Dataset rows:
>> START

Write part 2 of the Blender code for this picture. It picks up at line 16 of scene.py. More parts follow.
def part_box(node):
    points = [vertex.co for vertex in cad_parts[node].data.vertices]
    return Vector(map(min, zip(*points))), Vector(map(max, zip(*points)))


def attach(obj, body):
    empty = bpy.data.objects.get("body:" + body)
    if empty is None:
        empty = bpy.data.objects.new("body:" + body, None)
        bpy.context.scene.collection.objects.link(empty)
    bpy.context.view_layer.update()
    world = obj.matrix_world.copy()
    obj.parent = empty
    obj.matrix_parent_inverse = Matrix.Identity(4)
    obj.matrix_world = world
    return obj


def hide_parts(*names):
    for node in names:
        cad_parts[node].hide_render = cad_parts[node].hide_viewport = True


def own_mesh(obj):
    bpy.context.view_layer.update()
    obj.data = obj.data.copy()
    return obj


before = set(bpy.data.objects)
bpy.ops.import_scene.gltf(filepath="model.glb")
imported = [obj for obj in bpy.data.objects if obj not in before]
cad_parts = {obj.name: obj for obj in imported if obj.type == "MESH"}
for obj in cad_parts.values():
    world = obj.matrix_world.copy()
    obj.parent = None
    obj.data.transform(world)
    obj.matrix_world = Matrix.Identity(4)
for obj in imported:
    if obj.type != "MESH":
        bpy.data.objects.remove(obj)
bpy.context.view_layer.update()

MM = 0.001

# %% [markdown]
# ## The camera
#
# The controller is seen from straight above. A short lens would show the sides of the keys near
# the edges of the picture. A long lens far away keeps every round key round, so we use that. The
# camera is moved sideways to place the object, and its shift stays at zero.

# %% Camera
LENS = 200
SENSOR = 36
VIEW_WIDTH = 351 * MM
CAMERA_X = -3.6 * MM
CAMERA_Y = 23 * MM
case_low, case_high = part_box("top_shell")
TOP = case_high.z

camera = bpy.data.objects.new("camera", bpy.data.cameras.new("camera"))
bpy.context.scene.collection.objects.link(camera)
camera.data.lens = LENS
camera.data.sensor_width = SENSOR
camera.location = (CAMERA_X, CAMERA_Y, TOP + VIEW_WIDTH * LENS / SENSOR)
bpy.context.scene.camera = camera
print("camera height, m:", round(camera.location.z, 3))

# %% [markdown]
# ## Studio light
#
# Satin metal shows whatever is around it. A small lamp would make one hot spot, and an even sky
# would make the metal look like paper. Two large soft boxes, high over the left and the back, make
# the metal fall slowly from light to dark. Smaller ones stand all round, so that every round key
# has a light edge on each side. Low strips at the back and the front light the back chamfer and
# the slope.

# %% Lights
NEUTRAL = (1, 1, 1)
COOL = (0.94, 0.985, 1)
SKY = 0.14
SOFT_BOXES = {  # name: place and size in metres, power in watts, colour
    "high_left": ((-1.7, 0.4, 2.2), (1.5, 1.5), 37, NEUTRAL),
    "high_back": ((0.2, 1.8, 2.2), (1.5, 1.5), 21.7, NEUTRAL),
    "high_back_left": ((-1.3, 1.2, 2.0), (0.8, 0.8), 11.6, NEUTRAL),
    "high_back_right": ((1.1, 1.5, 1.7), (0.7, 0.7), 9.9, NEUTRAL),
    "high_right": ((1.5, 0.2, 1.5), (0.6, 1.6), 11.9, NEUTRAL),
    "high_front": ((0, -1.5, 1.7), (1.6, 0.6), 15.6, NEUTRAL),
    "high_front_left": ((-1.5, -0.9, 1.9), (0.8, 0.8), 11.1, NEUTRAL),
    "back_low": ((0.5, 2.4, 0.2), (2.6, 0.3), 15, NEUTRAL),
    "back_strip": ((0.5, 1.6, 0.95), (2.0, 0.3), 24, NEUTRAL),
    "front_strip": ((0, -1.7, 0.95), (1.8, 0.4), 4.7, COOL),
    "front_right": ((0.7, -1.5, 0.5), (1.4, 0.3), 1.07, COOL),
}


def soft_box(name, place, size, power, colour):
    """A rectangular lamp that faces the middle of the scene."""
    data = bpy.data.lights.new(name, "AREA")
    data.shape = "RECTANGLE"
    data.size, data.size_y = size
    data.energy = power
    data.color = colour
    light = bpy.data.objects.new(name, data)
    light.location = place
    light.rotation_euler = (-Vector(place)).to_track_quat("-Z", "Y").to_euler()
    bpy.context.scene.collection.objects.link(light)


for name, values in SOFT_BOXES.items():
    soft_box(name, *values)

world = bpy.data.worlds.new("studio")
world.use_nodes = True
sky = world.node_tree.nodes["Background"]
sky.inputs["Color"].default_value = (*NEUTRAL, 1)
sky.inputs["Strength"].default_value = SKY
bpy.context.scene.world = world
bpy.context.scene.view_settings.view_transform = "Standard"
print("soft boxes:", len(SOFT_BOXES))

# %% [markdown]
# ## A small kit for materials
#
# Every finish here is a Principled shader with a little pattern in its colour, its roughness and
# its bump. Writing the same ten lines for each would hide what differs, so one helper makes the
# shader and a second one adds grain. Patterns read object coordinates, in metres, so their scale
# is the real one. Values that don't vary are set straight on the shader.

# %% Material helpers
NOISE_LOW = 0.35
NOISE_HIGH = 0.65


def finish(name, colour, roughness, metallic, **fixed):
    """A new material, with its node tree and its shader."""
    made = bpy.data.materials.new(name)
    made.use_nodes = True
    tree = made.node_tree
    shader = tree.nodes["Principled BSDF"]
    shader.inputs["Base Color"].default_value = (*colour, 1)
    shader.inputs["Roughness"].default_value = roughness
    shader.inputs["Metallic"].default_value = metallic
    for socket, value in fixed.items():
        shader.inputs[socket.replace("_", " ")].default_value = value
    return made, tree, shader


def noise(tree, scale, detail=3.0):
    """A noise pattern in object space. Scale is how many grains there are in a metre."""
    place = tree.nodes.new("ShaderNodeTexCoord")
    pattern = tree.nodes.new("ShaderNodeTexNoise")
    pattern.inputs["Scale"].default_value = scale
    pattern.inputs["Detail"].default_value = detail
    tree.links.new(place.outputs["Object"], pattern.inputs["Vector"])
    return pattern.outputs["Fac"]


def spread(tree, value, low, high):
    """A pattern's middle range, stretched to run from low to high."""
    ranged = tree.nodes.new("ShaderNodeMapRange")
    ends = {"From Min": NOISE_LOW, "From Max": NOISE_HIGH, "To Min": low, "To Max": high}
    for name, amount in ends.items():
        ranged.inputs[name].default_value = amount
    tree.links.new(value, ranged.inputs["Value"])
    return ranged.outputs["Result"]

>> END
>> START

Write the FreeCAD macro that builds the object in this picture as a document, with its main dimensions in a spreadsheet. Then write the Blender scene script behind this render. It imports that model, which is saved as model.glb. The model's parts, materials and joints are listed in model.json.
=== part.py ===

>> END
>> START

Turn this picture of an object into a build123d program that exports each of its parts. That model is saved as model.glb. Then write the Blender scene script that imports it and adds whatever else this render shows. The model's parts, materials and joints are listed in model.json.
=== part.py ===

>> END

Set task: Exactly the lines from the line that has "Write part 2" through the line that has "# camera is" are to be repeated, both included, with nothing added.

Output:
Write part 2 of the Blender code for this picture. It picks up at line 16 of scene.py. More parts follow.
def part_box(node):
    points = [vertex.co for vertex in cad_parts[node].data.vertices]
    return Vector(map(min, zip(*points))), Vector(map(max, zip(*points)))


def attach(obj, body):
    empty = bpy.data.objects.get("body:" + body)
    if empty is None:
        empty = bpy.data.objects.new("body:" + body, None)
        bpy.context.scene.collection.objects.link(empty)
    bpy.context.view_layer.update()
    world = obj.matrix_world.copy()
    obj.parent = empty
    obj.matrix_parent_inverse = Matrix.Identity(4)
    obj.matrix_world = world
    return obj


def hide_parts(*names):
    for node in names:
        cad_parts[node].hide_render = cad_parts[node].hide_viewport = True


def own_mesh(obj):
    bpy.context.view_layer.update()
    obj.data = obj.data.copy()
    return obj


before = set(bpy.data.objects)
bpy.ops.import_scene.gltf(filepath="model.glb")
imported = [obj for obj in bpy.data.objects if obj not in before]
cad_parts = {obj.name: obj for obj in imported if obj.type == "MESH"}
for obj in cad_parts.values():
    world = obj.matrix_world.copy()
    obj.parent = None
    obj.data.transform(world)
    obj.matrix_world = Matrix.Identity(4)
for obj in imported:
    if obj.type != "MESH":
        bpy.data.objects.remove(obj)
bpy.context.view_layer.update()

MM = 0.001

# %% [markdown]
# ## The camera
#
# The controller is seen from straight above. A short lens would show the sides of the keys near
# the edges of the picture. A long lens far away keeps every round key round, so we use that. The
# camera is moved sideways to place the object, and its shift stays at zero.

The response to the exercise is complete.